Aujourd’hui le mur infranchissable est tombé ; et nous passons ; et nous descendons la douce vallée de la Moselle, toute ravagée par les obus.

Mais, à l’arrière du front ennemi, le spectacle de désolation cesse et la campagne reprend son aspect tranquille. Notre train s’avance lentement, lentement sur des voies qui viennent d’être rétablies et nous arrivons enfin devant la chère ville délivrée.

D’abord, je ne réalise pas bien cet événement si souhaité. J’ai les yeux brouillés par les larmes ; mon cœur bat à se rompre. Qu’ai-je fait, ô ma France adorée, pour mériter un tel honneur et pour te représenter ici dans nos provinces retrouvées ?

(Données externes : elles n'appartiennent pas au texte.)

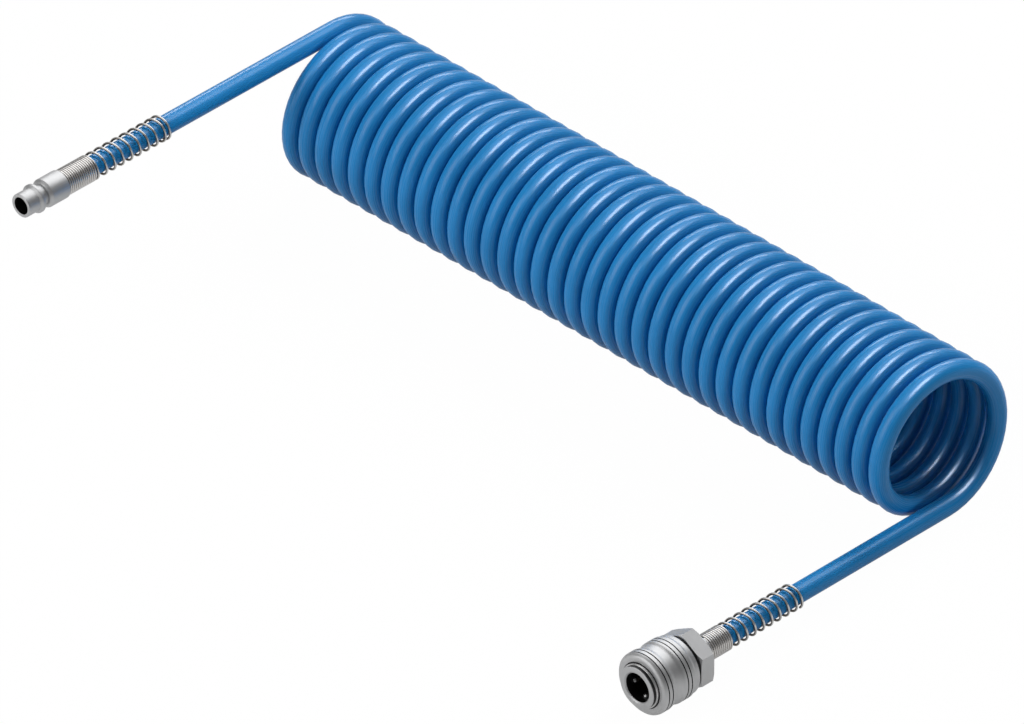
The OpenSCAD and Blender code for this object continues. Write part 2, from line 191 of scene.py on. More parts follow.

Dans la grande gare massive, colossale qu’ont construite les Allemands, nous débarquons. Pour la première fois depuis la guerre, je revêts avec l’habit le grand cordon.

Nous trouvons sur le quai le maréchal Foch. Une compagnie rend les honneurs et une musique joue la Marseillaise. Des fillettes en costume lorrain apportent des fleurs. D’autres font une haie charmante jusqu’à la salle d’attente de « l’Empereur », où Foch nous précède. Là sont groupés les généraux alliés, les ambassadeurs, les ministres, les membres des bureaux des Chambres.

Nous descendons par l’escalier large et solennel que décorent agréablement deux rangées de jeunes Lorraines fleuries.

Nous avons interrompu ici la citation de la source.